I don’t buy that for everybody. I understand the efficiency of it, but I also think that part of what’s made this country great is we allow people to be late bloomers. We allow people to change careers.
To be more efficient at what we’re doing is a good thing—as long as we allow points for people to jump out of that efficiency. Design itself is not a perfectly efficient process. The spark of imagination can be given by all kinds of things.
And, like you say, people find themselves. People find themselves in the technical professions all the time. You give a student a project as a freshman, you give him or her a project as a sophomore, a junior, a senior—that same kid will approach it differently as a senior than as a freshman.
And if they don’t, we’ve kind of failed in educating the student. They need to know different methods, too, but also the student has matured, right? What we want to do is mature them in such a way that we don’t teach the creativity out of them.
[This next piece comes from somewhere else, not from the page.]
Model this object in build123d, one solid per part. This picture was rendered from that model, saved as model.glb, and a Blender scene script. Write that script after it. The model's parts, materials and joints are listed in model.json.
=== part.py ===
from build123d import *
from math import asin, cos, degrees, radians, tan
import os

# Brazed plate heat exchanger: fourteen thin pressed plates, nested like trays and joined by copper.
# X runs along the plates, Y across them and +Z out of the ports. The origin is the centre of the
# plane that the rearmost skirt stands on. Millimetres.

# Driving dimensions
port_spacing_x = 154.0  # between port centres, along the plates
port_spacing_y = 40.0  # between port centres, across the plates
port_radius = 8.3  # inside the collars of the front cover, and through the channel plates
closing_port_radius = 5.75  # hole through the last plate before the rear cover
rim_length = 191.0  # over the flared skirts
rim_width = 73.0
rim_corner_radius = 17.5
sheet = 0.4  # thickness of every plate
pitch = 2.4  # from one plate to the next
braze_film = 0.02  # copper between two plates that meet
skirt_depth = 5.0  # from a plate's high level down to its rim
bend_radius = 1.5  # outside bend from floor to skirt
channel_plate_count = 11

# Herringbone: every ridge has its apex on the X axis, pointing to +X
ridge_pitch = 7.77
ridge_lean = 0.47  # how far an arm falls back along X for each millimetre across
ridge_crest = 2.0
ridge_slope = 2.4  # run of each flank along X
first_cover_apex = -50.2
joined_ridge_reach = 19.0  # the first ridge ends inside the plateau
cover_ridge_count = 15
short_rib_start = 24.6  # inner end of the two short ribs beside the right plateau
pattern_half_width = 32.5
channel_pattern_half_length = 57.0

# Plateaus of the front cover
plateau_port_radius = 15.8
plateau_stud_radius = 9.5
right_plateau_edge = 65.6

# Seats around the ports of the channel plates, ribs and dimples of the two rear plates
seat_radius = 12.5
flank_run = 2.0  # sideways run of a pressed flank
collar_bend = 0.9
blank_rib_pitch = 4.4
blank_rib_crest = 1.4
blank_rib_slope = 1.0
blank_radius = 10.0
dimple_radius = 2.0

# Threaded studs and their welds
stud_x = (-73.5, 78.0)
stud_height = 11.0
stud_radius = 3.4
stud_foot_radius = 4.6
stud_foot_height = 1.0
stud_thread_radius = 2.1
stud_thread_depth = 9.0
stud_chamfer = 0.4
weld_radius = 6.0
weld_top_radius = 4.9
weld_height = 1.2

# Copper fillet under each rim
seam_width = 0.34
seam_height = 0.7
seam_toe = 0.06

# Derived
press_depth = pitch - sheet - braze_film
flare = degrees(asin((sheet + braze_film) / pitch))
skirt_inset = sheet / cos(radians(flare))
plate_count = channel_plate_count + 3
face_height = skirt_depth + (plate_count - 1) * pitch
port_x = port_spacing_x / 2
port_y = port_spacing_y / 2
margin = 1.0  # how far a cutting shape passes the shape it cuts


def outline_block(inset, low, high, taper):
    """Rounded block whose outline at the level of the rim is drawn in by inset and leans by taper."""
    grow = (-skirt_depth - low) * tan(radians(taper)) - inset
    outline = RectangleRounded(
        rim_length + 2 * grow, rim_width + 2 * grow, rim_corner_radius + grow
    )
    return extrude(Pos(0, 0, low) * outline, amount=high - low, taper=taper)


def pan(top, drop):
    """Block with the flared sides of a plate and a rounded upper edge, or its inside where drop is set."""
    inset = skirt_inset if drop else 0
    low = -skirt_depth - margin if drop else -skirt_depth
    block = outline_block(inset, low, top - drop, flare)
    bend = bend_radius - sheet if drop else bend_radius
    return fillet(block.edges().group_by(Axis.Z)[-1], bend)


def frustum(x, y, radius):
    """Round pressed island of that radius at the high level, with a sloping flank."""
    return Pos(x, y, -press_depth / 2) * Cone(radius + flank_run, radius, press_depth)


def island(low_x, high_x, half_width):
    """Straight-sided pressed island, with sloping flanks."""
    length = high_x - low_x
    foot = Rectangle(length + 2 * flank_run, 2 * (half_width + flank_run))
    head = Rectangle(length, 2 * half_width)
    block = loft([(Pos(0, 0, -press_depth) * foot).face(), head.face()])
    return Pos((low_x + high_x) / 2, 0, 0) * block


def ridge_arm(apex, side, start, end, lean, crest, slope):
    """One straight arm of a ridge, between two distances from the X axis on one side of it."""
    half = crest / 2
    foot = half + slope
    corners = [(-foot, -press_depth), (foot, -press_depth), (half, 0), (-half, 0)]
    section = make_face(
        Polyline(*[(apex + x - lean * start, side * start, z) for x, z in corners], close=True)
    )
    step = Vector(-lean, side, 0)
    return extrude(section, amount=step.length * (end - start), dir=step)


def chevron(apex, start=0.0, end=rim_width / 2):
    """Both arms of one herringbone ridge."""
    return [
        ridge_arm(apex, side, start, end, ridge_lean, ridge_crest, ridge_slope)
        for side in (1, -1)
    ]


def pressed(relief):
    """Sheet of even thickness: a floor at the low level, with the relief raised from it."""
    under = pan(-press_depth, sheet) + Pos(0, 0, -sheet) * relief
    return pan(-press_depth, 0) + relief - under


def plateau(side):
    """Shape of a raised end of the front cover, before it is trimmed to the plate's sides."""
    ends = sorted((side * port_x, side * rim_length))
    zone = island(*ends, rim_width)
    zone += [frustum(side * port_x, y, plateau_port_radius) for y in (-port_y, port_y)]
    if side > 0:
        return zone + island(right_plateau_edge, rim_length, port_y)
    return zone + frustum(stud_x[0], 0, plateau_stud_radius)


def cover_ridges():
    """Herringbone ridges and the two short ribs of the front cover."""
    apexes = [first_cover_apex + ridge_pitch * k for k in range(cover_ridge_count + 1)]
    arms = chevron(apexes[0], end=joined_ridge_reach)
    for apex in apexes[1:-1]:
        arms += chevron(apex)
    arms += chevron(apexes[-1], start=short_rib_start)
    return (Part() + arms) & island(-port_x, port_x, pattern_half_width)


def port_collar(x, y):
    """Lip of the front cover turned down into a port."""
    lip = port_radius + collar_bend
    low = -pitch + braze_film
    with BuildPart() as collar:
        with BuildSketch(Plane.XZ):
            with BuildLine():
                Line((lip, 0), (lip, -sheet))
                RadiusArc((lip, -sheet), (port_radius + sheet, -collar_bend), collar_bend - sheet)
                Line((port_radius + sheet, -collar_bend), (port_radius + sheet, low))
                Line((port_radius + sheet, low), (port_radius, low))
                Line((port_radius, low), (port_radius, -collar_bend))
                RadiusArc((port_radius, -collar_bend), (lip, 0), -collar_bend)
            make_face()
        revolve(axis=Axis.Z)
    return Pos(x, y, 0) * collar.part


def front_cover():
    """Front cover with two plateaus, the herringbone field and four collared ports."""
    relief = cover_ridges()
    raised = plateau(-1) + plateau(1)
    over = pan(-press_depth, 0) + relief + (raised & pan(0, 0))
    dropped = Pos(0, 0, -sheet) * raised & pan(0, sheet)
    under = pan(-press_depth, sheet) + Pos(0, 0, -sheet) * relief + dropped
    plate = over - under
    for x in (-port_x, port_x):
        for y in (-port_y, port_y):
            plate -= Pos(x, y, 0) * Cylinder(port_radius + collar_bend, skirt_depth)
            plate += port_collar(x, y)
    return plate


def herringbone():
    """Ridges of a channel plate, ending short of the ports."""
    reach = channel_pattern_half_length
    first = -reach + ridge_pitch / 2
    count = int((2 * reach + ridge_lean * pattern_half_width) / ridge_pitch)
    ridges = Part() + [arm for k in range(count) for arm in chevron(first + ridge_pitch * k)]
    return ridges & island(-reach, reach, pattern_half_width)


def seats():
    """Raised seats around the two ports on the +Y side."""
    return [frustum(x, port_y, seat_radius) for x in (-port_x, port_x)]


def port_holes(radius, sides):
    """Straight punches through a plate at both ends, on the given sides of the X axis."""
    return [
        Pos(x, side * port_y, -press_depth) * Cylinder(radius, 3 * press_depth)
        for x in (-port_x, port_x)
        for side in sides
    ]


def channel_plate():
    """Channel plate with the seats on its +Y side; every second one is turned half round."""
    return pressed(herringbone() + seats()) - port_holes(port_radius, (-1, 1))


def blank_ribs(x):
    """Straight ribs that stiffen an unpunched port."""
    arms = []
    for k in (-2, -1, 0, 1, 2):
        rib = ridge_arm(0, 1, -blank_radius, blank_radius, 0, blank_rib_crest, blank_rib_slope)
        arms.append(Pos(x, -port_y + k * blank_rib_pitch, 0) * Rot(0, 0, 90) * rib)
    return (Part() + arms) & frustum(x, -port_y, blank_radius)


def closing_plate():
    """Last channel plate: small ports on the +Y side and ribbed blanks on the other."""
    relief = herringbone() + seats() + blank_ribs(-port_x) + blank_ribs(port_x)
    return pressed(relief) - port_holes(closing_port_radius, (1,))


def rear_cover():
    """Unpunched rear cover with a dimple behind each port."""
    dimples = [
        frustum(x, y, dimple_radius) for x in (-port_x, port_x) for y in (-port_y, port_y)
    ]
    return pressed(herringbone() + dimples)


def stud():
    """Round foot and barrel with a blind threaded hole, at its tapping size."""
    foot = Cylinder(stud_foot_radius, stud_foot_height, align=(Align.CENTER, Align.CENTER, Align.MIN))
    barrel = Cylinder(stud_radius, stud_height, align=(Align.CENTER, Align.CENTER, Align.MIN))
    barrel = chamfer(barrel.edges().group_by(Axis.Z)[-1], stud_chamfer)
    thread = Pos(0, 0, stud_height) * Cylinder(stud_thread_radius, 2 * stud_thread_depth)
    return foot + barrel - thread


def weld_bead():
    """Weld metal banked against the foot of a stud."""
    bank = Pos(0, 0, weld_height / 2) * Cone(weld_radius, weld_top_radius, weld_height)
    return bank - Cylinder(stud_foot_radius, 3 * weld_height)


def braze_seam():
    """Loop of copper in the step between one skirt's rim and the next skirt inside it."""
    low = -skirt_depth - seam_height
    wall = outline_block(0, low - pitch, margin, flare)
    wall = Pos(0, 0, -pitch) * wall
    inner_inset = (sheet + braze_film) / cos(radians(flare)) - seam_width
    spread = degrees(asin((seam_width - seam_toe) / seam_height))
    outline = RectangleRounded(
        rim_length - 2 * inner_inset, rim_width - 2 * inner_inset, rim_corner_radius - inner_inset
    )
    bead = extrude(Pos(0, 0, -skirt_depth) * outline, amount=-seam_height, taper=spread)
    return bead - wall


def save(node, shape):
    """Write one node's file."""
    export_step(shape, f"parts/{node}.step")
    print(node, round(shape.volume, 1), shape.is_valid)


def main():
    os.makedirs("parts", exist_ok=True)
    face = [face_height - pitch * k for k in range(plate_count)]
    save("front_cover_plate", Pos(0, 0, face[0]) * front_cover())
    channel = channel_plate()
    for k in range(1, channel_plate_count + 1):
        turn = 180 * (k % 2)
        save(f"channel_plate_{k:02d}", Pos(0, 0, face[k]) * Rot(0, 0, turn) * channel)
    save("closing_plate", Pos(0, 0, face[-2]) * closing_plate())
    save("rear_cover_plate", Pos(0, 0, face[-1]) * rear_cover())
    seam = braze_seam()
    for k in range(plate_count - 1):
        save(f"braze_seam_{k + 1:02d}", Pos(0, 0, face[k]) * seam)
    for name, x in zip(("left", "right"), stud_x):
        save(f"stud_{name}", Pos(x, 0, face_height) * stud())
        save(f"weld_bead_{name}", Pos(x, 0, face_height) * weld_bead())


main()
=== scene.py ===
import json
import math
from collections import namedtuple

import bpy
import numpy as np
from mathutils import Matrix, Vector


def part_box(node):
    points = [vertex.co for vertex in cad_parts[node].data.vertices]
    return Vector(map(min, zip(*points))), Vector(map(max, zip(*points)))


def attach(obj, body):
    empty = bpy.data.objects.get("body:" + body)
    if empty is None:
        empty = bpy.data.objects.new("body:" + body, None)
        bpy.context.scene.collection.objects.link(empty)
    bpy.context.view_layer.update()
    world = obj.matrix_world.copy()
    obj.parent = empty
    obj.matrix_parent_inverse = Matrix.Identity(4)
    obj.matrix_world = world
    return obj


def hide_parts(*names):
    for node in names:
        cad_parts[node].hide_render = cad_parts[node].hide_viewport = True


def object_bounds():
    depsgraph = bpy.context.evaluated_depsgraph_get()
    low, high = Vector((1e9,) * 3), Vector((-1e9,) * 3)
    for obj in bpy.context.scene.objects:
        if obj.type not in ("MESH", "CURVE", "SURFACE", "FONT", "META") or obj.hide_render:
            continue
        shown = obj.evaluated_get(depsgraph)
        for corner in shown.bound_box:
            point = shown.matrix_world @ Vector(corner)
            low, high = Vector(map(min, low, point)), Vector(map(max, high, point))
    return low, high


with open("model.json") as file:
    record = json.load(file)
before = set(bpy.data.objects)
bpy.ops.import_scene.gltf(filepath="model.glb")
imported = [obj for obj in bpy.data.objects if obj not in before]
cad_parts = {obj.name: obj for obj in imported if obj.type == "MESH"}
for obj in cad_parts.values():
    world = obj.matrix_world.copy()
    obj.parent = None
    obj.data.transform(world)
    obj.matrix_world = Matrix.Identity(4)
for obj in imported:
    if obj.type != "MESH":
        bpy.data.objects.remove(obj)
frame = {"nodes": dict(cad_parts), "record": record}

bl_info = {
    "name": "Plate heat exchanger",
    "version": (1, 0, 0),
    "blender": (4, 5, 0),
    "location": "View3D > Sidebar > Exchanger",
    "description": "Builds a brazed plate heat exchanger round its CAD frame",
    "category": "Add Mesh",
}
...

We want to make them as creative as possible, to enhance their creativity, and to give them a structure to apply it. But not to make every kid the same.
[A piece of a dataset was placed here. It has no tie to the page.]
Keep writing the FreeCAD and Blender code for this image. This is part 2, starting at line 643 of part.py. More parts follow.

Speaking of efficiency, do you ever talk up data science salaries as a pitch to students?
In fact, that’s my number one sales technique. I always tell kids, I spent 10 years as a practicing engineer in the defense industry before I became an academic. And I loved my job, and I was paid well.
So I tell them, There are jobs that you can enjoy that don’t pay well. There are jobs that pay well that you don’t enjoy. But there are also jobs that pay well that you enjoy.
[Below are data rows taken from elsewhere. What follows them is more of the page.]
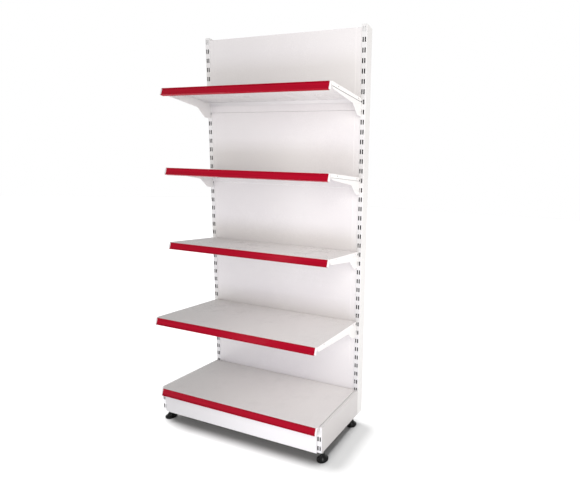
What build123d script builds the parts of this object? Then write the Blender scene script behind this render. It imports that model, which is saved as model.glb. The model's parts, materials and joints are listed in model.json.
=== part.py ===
"""Single-sided gondola shelving bay: slotted uprights, clip-in back panels, shelves on hook-in brackets.

Millimetres, +Z up, front towards -Y. The origin is on the floor, under the middle of the bay.
One STEP file per piece is written to parts/.
"""
import os
from math import hypot

from build123d import *

# --- Bay and uprights -------------------------------------------------------------------------
bay_pitch = 1000.0  # between the centre lines of the two uprights
upright_width = 30.0
upright_depth = 60.0
upright_wall = 2.0
upright_foot_end = 42.0  # underside of the tube above the floor
upright_top_margin = 20.0  # from the highest slot's centre to the tube's top
cap_thickness = 3.0
cap_plug_depth = 31.0  # closes the highest slots from behind
cap_plug_clearance = 0.3

# --- Slots ------------------------------------------------------------------------------------
slot_pitch = 50.0
slot_height = 24.0
slot_width = 7.0
slot_corner = 0.8
slot_column_spacing = 12.0  # between the two slot columns of one upright
slot_rows = 42
lowest_slot_height = 100.0  # centre of the lowest slot above the floor
hook_play = 3.0  # what the neck and tail together leave free of a slot's height
hook_tail_shorter = 1.0  # the tail is this much shorter than the neck is tall
hook_tail_depth = 3.0
hook_clearance = 0.3
tab_clearance = 0.6  # all round a panel or rail tab in its slot
tab_reach = 3.0  # how far a tab shows inside the tube

# --- Back panels and cross rails --------------------------------------------------------------
panel_rows = 5
panel_slots = 8  # slot rows per panel
panel_top_inset = 10.0  # from the tubes' top to the top panel's edge
panel_gap = 1.0
panel_sheet = 0.8
panel_side_clearance = 0.5
panel_side_depth = 25.0
panel_side_hem = 12.0
panel_border = 28.0  # flat border beside each upright, set back a little
panel_border_setback = 1.0
panel_border_slope = 3.0
panel_edge_fold = 15.0
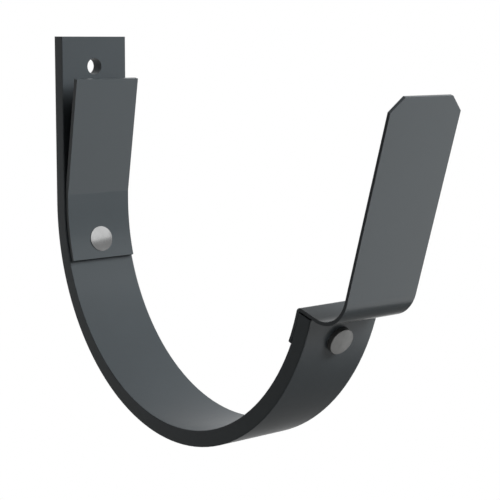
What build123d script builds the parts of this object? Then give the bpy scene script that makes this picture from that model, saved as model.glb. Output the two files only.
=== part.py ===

I mean, you talk about video games—when I was an engineer, I was building parts of an aircraft on the computer, and that was as much fun as playing any video game at home. And I was getting paid to do it. It doesn’t get better than that. If we in higher education can assist students in realizing a career that is more than a job, that they can enjoy, we will have been successful. That’s the ticket to keeping jobs and graduates in our state.